Extract all of the data and reproduce it precisely.
= = = = =
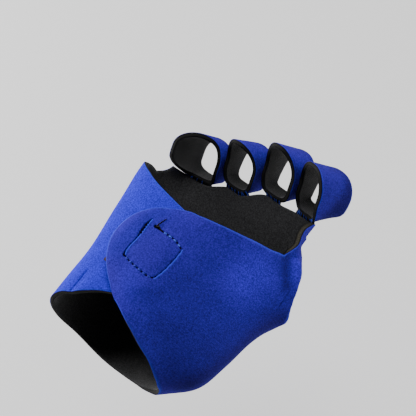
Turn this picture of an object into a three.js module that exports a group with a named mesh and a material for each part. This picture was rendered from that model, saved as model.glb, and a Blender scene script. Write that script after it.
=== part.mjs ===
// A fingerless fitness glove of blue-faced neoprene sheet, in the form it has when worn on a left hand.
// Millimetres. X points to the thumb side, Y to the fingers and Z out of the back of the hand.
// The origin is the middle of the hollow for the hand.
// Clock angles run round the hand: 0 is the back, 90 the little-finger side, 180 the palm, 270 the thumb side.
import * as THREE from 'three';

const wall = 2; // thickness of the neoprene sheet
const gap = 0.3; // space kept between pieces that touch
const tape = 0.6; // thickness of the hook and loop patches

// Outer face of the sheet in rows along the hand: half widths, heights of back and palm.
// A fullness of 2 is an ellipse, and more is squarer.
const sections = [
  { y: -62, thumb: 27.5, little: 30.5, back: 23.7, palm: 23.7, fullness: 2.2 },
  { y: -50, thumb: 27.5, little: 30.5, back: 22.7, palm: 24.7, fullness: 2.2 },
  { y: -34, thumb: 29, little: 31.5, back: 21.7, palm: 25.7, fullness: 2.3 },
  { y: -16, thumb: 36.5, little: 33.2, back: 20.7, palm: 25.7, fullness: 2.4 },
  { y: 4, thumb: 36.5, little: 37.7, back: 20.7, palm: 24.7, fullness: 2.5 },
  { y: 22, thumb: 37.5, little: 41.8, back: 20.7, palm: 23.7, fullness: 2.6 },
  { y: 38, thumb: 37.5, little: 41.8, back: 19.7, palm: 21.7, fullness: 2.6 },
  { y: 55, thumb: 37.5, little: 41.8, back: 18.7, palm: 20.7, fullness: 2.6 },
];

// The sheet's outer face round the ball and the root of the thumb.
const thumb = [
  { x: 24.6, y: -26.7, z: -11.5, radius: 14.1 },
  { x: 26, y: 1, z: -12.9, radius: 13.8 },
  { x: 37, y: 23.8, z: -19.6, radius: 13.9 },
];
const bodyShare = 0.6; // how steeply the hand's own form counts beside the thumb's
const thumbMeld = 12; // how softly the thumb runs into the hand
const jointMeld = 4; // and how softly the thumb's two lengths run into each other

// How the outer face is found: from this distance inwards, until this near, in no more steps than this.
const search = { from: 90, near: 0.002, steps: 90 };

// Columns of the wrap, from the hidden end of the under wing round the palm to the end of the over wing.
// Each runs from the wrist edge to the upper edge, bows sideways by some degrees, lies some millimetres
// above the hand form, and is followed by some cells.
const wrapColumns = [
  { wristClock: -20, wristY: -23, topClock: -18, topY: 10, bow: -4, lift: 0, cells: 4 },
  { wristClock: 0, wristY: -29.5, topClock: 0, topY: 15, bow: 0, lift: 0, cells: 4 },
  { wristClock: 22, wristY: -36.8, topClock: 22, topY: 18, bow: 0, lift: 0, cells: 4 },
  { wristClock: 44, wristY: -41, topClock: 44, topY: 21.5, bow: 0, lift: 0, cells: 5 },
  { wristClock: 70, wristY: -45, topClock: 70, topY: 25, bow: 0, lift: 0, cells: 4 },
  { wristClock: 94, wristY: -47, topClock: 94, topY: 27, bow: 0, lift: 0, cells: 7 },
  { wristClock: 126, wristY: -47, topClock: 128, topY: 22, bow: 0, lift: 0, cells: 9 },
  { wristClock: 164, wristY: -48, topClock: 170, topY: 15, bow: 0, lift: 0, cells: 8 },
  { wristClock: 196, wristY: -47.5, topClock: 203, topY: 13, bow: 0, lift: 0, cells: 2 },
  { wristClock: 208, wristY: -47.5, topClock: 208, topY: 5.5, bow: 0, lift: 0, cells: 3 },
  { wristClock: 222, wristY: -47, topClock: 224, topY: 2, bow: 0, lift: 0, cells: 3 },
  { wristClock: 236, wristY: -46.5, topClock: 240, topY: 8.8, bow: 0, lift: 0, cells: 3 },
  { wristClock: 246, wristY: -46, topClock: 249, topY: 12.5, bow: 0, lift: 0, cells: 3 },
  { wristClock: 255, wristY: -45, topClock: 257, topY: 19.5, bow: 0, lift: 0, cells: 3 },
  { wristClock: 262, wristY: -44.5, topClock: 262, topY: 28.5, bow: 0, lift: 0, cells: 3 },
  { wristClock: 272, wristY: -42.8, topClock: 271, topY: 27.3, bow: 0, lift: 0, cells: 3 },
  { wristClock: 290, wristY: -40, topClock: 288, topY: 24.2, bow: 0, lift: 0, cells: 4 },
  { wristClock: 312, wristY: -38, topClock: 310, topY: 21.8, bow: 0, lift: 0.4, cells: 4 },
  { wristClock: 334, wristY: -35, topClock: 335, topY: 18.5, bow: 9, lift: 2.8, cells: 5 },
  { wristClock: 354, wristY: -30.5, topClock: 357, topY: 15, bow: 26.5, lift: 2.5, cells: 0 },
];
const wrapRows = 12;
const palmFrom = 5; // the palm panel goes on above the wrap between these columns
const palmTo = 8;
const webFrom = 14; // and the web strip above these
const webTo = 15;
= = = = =
> EXERCISE SOLUTION
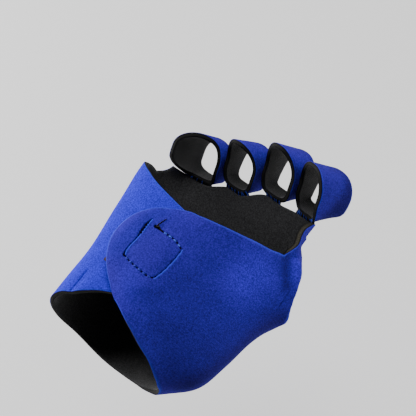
Turn this picture of an object into a three.js module that exports a group with a named mesh and a material for each part. This picture was rendered from that model, saved as model.glb, and a Blender scene script. Write that script after it.
=== part.mjs ===
// A fingerless fitness glove of blue-faced neoprene sheet, in the form it has when worn on a left hand.
// Millimetres. X points to the thumb side, Y to the fingers and Z out of the back of the hand.
// The origin is the middle of the hollow for the hand.
// Clock angles run round the hand: 0 is the back, 90 the little-finger side, 180 the palm, 270 the thumb side.
import * as THREE from 'three';

const wall = 2; // thickness of the neoprene sheet
const gap = 0.3; // space kept between pieces that touch
const tape = 0.6; // thickness of the hook and loop patches

// Outer face of the sheet in rows along the hand: half widths, heights of back and palm.
// A fullness of 2 is an ellipse, and more is squarer.
const sections = [
  { y: -62, thumb: 27.5, little: 30.5, back: 23.7, palm: 23.7, fullness: 2.2 },
  { y: -50, thumb: 27.5, little: 30.5, back: 22.7, palm: 24.7, fullness: 2.2 },
  { y: -34, thumb: 29, little: 31.5, back: 21.7, palm: 25.7, fullness: 2.3 },
  { y: -16, thumb: 36.5, little: 33.2, back: 20.7, palm: 25.7, fullness: 2.4 },
  { y: 4, thumb: 36.5, little: 37.7, back: 20.7, palm: 24.7, fullness: 2.5 },
  { y: 22, thumb: 37.5, little: 41.8, back: 20.7, palm: 23.7, fullness: 2.6 },
  { y: 38, thumb: 37.5, little: 41.8, back: 19.7, palm: 21.7, fullness: 2.6 },
  { y: 55, thumb: 37.5, little: 41.8, back: 18.7, palm: 20.7, fullness: 2.6 },
];

// The sheet's outer face round the ball and the root of the thumb.
const thumb = [
  { x: 24.6, y: -26.7, z: -11.5, radius: 14.1 },
  { x: 26, y: 1, z: -12.9, radius: 13.8 },
  { x: 37, y: 23.8, z: -19.6, radius: 13.9 },
];
const bodyShare = 0.6; // how steeply the hand's own form counts beside the thumb's
const thumbMeld = 12; // how softly the thumb runs into the hand
const jointMeld = 4; // and how softly the thumb's two lengths run into each other

// How the outer face is found: from this distance inwards, until this near, in no more steps than this.
const search = { from: 90, near: 0.002, steps: 90 };

// Columns of the wrap, from the hidden end of the under wing round the palm to the end of the over wing.
// Each runs from the wrist edge to the upper edge, bows sideways by some degrees, lies some millimetres
// above the hand form, and is followed by some cells.
const wrapColumns = [
  { wristClock: -20, wristY: -23, topClock: -18, topY: 10, bow: -4, lift: 0, cells: 4 },
  { wristClock: 0, wristY: -29.5, topClock: 0, topY: 15, bow: 0, lift: 0, cells: 4 },
  { wristClock: 22, wristY: -36.8, topClock: 22, topY: 18, bow: 0, lift: 0, cells: 4 },
  { wristClock: 44, wristY: -41, topClock: 44, topY: 21.5, bow: 0, lift: 0, cells: 5 },
  { wristClock: 70, wristY: -45, topClock: 70, topY: 25, bow: 0, lift: 0, cells: 4 },
  { wristClock: 94, wristY: -47, topClock: 94, topY: 27, bow: 0, lift: 0, cells: 7 },
  { wristClock: 126, wristY: -47, topClock: 128, topY: 22, bow: 0, lift: 0, cells: 9 },
  { wristClock: 164, wristY: -48, topClock: 170, topY: 15, bow: 0, lift: 0, cells: 8 },
  { wristClock: 196, wristY: -47.5, topClock: 203, topY: 13, bow: 0, lift: 0, cells: 2 },
  { wristClock: 208, wristY: -47.5, topClock: 208, topY: 5.5, bow: 0, lift: 0, cells: 3 },
  { wristClock: 222, wristY: -47, topClock: 224, topY: 2, bow: 0, lift: 0, cells: 3 },
  { wristClock: 236, wristY: -46.5, topClock: 240, topY: 8.8, bow: 0, lift: 0, cells: 3 },
  { wristClock: 246, wristY: -46, topClock: 249, topY: 12.5, bow: 0, lift: 0, cells: 3 },
  { wristClock: 255, wristY: -45, topClock: 257, topY: 19.5, bow: 0, lift: 0, cells: 3 },
  { wristClock: 262, wristY: -44.5, topClock: 262, topY: 28.5, bow: 0, lift: 0, cells: 3 },
  { wristClock: 272, wristY: -42.8, topClock: 271, topY: 27.3, bow: 0, lift: 0, cells: 3 },
  { wristClock: 290, wristY: -40, topClock: 288, topY: 24.2, bow: 0, lift: 0, cells: 4 },
  { wristClock: 312, wristY: -38, topClock: 310, topY: 21.8, bow: 0, lift: 0.4, cells: 4 },
  { wristClock: 334, wristY: -35, topClock: 335, topY: 18.5, bow: 9, lift: 2.8, cells: 5 },
  { wristClock: 354, wristY: -30.5, topClock: 357, topY: 15, bow: 26.5, lift: 2.5, cells: 0 },
];
const wrapRows = 12;
const palmFrom = 5; // the palm panel goes on above the wrap between these columns
const palmTo = 8;
const webFrom = 14; // and the web strip above these
const webTo = 15;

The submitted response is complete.